● **DIRECTIONS FOR THIS TASK**: Copy every line, leaving nothing out and adding nothing.

● **PROVIDED MATERIAL**:
• • • • • • •

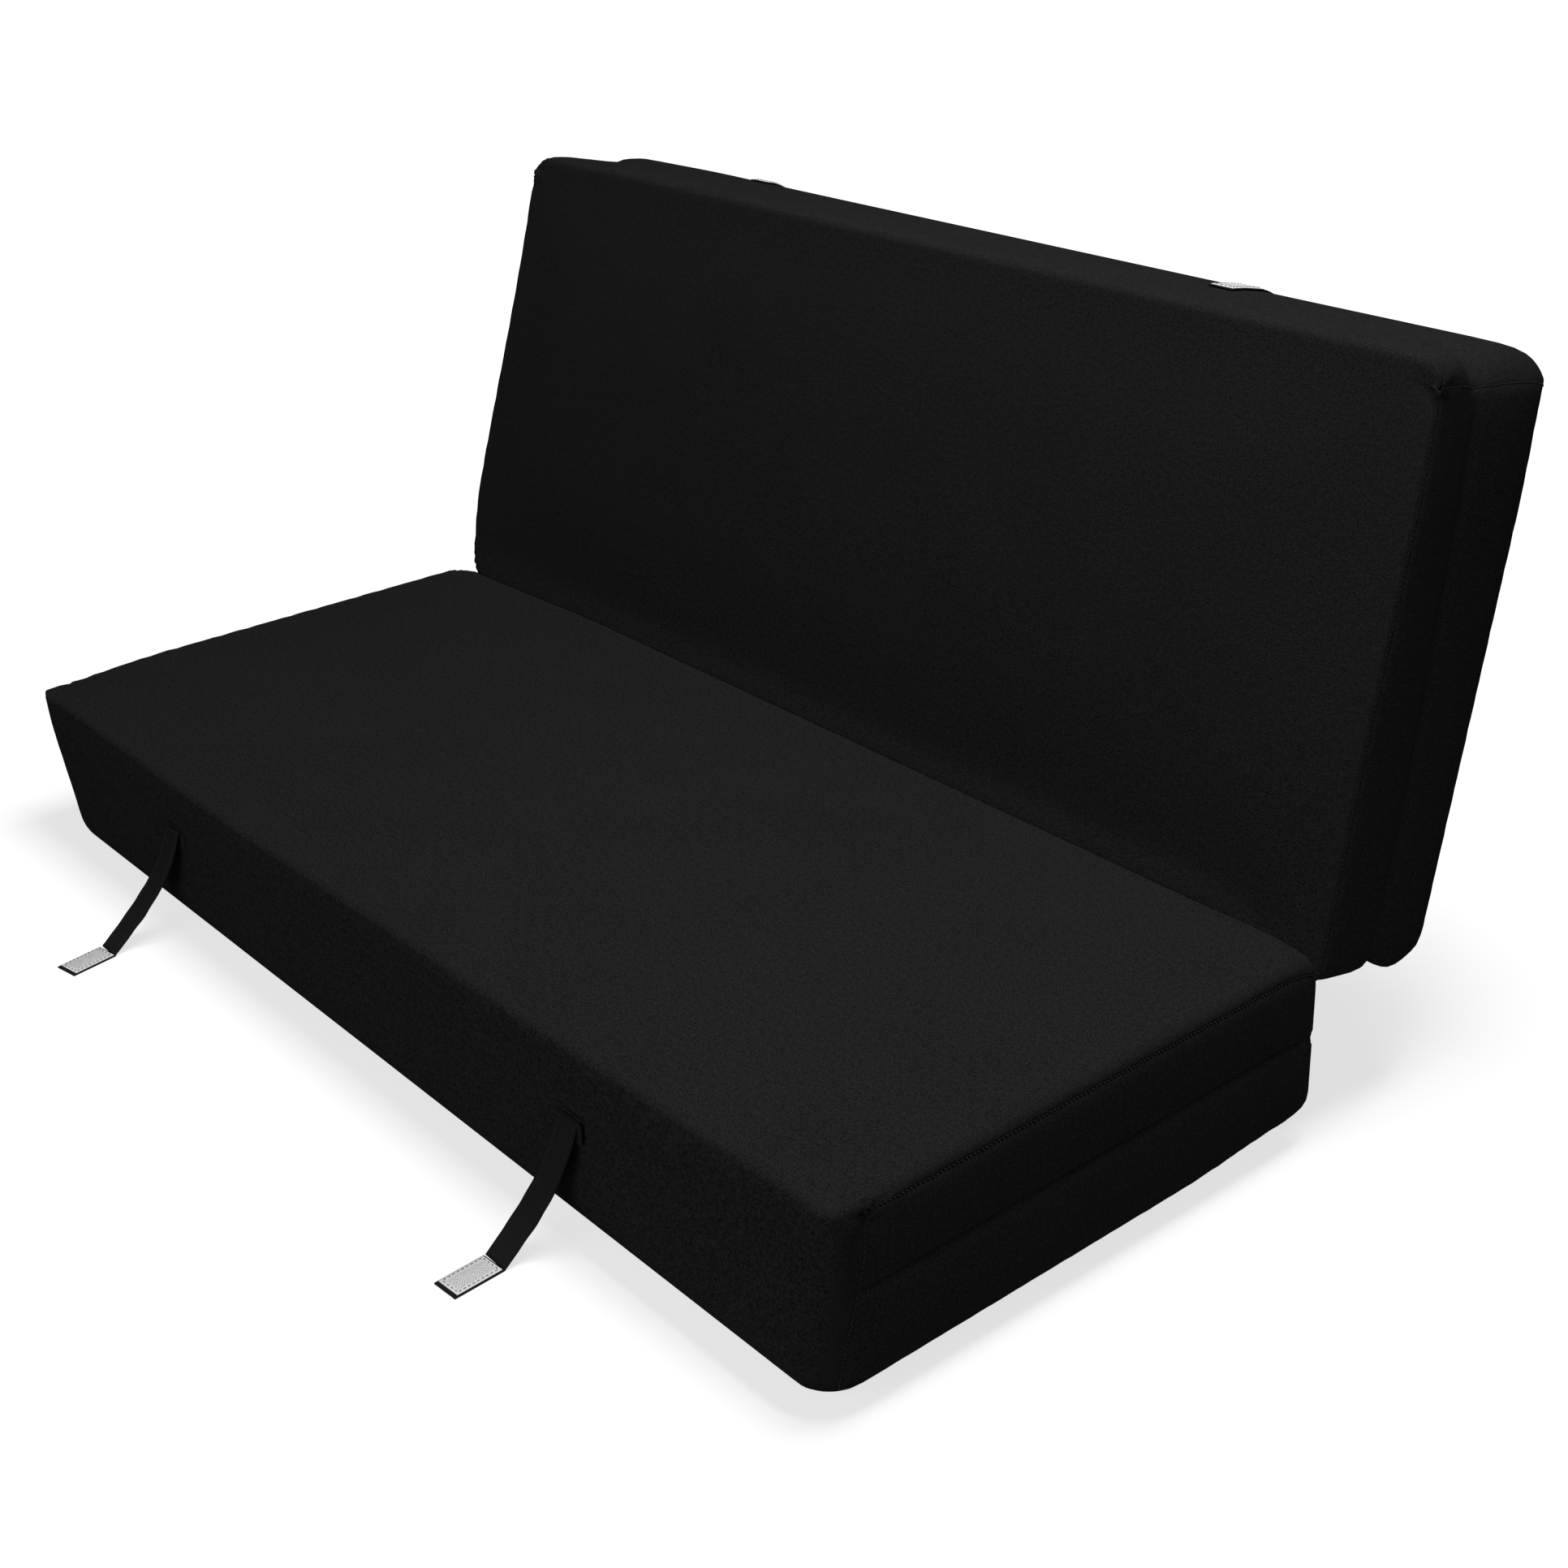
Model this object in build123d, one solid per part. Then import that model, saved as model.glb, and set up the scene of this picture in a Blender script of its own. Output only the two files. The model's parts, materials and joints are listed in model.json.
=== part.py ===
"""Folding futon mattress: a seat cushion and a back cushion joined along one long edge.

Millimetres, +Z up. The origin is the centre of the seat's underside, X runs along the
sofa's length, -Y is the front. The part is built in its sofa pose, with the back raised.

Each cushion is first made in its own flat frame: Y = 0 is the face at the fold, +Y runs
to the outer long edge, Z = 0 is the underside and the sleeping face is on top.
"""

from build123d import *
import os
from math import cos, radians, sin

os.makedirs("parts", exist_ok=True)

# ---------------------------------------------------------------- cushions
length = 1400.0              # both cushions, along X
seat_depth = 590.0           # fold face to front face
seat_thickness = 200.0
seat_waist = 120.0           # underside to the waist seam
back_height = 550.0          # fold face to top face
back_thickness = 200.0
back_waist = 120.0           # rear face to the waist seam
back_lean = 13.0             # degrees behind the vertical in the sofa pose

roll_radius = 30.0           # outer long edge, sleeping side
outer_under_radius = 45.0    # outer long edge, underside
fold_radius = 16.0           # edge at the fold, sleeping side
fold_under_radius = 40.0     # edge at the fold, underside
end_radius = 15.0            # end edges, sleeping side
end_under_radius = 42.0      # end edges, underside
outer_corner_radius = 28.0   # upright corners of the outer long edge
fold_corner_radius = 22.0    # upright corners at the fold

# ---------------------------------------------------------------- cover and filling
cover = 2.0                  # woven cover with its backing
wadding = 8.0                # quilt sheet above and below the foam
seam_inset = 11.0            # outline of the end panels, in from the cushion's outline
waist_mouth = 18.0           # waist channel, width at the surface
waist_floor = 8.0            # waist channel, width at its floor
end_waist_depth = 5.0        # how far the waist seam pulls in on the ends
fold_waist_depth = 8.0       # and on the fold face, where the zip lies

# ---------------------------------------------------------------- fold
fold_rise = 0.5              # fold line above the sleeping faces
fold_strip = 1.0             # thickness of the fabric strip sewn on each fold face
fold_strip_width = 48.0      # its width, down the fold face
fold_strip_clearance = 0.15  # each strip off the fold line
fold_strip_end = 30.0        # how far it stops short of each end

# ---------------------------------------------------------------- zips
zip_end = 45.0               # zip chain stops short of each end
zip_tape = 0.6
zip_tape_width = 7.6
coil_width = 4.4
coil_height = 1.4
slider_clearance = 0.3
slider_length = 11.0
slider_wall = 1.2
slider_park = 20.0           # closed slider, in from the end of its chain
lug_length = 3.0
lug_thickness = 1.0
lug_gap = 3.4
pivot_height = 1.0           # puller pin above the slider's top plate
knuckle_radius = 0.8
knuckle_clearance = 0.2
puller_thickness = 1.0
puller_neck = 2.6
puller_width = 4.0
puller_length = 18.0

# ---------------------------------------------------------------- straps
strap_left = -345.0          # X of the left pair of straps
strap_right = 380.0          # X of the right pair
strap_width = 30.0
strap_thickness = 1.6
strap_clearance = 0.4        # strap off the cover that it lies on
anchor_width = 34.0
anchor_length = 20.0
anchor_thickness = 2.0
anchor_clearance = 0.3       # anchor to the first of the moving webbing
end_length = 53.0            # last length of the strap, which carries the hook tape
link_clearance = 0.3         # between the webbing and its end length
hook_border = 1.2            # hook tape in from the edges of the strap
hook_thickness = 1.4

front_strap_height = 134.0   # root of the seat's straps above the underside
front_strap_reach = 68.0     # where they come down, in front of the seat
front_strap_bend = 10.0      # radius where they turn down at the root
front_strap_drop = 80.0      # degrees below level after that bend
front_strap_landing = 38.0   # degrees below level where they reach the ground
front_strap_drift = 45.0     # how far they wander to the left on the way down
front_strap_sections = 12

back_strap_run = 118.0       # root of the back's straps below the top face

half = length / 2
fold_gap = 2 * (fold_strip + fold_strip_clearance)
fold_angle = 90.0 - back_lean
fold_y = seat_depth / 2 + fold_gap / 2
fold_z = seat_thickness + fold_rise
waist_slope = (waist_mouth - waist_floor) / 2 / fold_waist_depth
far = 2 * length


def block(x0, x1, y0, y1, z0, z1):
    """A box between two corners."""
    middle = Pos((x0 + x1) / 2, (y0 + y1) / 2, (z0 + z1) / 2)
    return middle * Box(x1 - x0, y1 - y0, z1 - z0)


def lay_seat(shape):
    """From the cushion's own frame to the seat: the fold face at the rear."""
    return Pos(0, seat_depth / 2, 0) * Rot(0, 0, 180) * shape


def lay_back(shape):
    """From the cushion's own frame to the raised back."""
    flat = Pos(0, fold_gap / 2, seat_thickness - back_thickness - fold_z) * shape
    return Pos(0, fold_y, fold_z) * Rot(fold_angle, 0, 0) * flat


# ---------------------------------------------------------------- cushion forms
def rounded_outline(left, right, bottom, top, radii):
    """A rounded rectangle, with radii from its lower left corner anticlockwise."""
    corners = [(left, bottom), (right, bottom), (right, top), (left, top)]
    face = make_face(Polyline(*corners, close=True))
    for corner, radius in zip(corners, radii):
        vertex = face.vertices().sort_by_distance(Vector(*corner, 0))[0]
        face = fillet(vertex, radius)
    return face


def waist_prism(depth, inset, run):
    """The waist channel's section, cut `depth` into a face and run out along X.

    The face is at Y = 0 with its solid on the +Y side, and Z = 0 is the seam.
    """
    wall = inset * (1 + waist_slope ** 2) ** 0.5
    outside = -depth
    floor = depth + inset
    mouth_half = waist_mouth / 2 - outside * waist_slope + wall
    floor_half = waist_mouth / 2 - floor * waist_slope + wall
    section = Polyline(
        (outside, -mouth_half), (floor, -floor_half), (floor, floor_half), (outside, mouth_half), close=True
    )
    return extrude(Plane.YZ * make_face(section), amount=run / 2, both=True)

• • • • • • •

● **WRITTEN SOLUTION**:
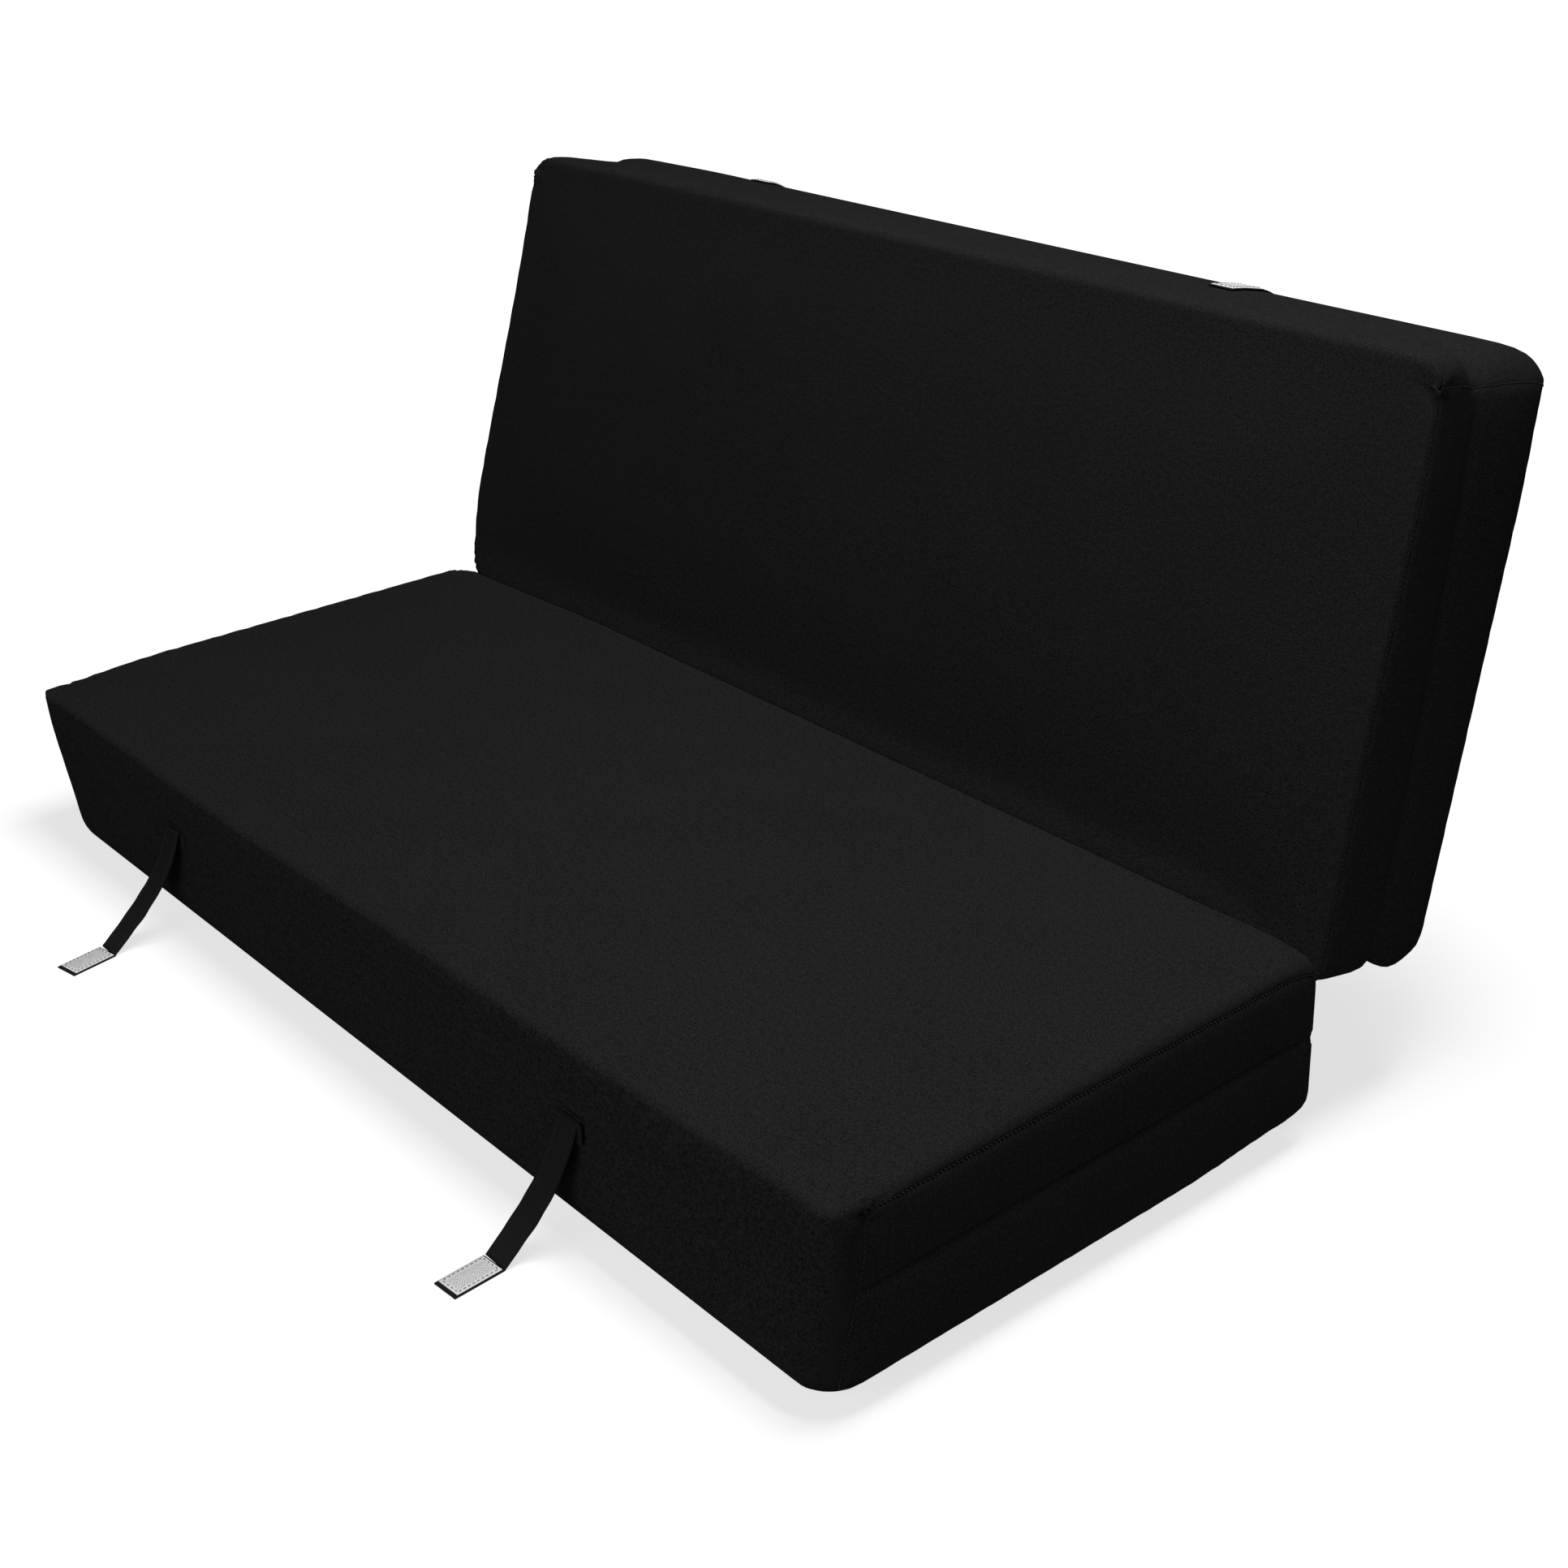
Model this object in build123d, one solid per part. Then import that model, saved as model.glb, and set up the scene of this picture in a Blender script of its own. Output only the two files. The model's parts, materials and joints are listed in model.json.
=== part.py ===
"""Folding futon mattress: a seat cushion and a back cushion joined along one long edge.

Millimetres, +Z up. The origin is the centre of the seat's underside, X runs along the
sofa's length, -Y is the front. The part is built in its sofa pose, with the back raised.

Each cushion is first made in its own flat frame: Y = 0 is the face at the fold, +Y runs
to the outer long edge, Z = 0 is the underside and the sleeping face is on top.
"""

from build123d import *
import os
from math import cos, radians, sin

os.makedirs("parts", exist_ok=True)

# ---------------------------------------------------------------- cushions
length = 1400.0              # both cushions, along X
seat_depth = 590.0           # fold face to front face
seat_thickness = 200.0
seat_waist = 120.0           # underside to the waist seam
back_height = 550.0          # fold face to top face
back_thickness = 200.0
back_waist = 120.0           # rear face to the waist seam
back_lean = 13.0             # degrees behind the vertical in the sofa pose

roll_radius = 30.0           # outer long edge, sleeping side
outer_under_radius = 45.0    # outer long edge, underside
fold_radius = 16.0           # edge at the fold, sleeping side
fold_under_radius = 40.0     # edge at the fold, underside
end_radius = 15.0            # end edges, sleeping side
end_under_radius = 42.0      # end edges, underside
outer_corner_radius = 28.0   # upright corners of the outer long edge
fold_corner_radius = 22.0    # upright corners at the fold

# ---------------------------------------------------------------- cover and filling
cover = 2.0                  # woven cover with its backing
wadding = 8.0                # quilt sheet above and below the foam
seam_inset = 11.0            # outline of the end panels, in from the cushion's outline
waist_mouth = 18.0           # waist channel, width at the surface
waist_floor = 8.0            # waist channel, width at its floor
end_waist_depth = 5.0        # how far the waist seam pulls in on the ends
fold_waist_depth = 8.0       # and on the fold face, where the zip lies

# ---------------------------------------------------------------- fold
fold_rise = 0.5              # fold line above the sleeping faces
fold_strip = 1.0             # thickness of the fabric strip sewn on each fold face
fold_strip_width = 48.0      # its width, down the fold face
fold_strip_clearance = 0.15  # each strip off the fold line
fold_strip_end = 30.0        # how far it stops short of each end

# ---------------------------------------------------------------- zips
zip_end = 45.0               # zip chain stops short of each end
zip_tape = 0.6
zip_tape_width = 7.6
coil_width = 4.4
coil_height = 1.4
slider_clearance = 0.3
slider_length = 11.0
slider_wall = 1.2
slider_park = 20.0           # closed slider, in from the end of its chain
lug_length = 3.0
lug_thickness = 1.0
lug_gap = 3.4
pivot_height = 1.0           # puller pin above the slider's top plate
knuckle_radius = 0.8
knuckle_clearance = 0.2
puller_thickness = 1.0
puller_neck = 2.6
puller_width = 4.0
puller_length = 18.0

# ---------------------------------------------------------------- straps
strap_left = -345.0          # X of the left pair of straps
strap_right = 380.0          # X of the right pair
strap_width = 30.0
strap_thickness = 1.6
strap_clearance = 0.4        # strap off the cover that it lies on
anchor_width = 34.0
anchor_length = 20.0
anchor_thickness = 2.0
anchor_clearance = 0.3       # anchor to the first of the moving webbing
end_length = 53.0            # last length of the strap, which carries the hook tape
link_clearance = 0.3         # between the webbing and its end length
hook_border = 1.2            # hook tape in from the edges of the strap
hook_thickness = 1.4

front_strap_height = 134.0   # root of the seat's straps above the underside
front_strap_reach = 68.0     # where they come down, in front of the seat
front_strap_bend = 10.0      # radius where they turn down at the root
front_strap_drop = 80.0      # degrees below level after that bend
front_strap_landing = 38.0   # degrees below level where they reach the ground
front_strap_drift = 45.0     # how far they wander to the left on the way down
front_strap_sections = 12

back_strap_run = 118.0       # root of the back's straps below the top face

half = length / 2
fold_gap = 2 * (fold_strip + fold_strip_clearance)
fold_angle = 90.0 - back_lean
fold_y = seat_depth / 2 + fold_gap / 2
fold_z = seat_thickness + fold_rise
waist_slope = (waist_mouth - waist_floor) / 2 / fold_waist_depth
far = 2 * length


def block(x0, x1, y0, y1, z0, z1):
    """A box between two corners."""
    middle = Pos((x0 + x1) / 2, (y0 + y1) / 2, (z0 + z1) / 2)
    return middle * Box(x1 - x0, y1 - y0, z1 - z0)


def lay_seat(shape):
    """From the cushion's own frame to the seat: the fold face at the rear."""
    return Pos(0, seat_depth / 2, 0) * Rot(0, 0, 180) * shape


def lay_back(shape):
    """From the cushion's own frame to the raised back."""
    flat = Pos(0, fold_gap / 2, seat_thickness - back_thickness - fold_z) * shape
    return Pos(0, fold_y, fold_z) * Rot(fold_angle, 0, 0) * flat


# ---------------------------------------------------------------- cushion forms
def rounded_outline(left, right, bottom, top, radii):
    """A rounded rectangle, with radii from its lower left corner anticlockwise."""
    corners = [(left, bottom), (right, bottom), (right, top), (left, top)]
    face = make_face(Polyline(*corners, close=True))
    for corner, radius in zip(corners, radii):
        vertex = face.vertices().sort_by_distance(Vector(*corner, 0))[0]
        face = fillet(vertex, radius)
    return face


def waist_prism(depth, inset, run):
    """The waist channel's section, cut `depth` into a face and run out along X.

    The face is at Y = 0 with its solid on the +Y side, and Z = 0 is the seam.
    """
    wall = inset * (1 + waist_slope ** 2) ** 0.5
    outside = -depth
    floor = depth + inset
    mouth_half = waist_mouth / 2 - outside * waist_slope + wall
    floor_half = waist_mouth / 2 - floor * waist_slope + wall
    section = Polyline(
        (outside, -mouth_half), (floor, -floor_half), (floor, floor_half), (outside, mouth_half), close=True
    )
    return extrude(Plane.YZ * make_face(section), amount=run / 2, both=True)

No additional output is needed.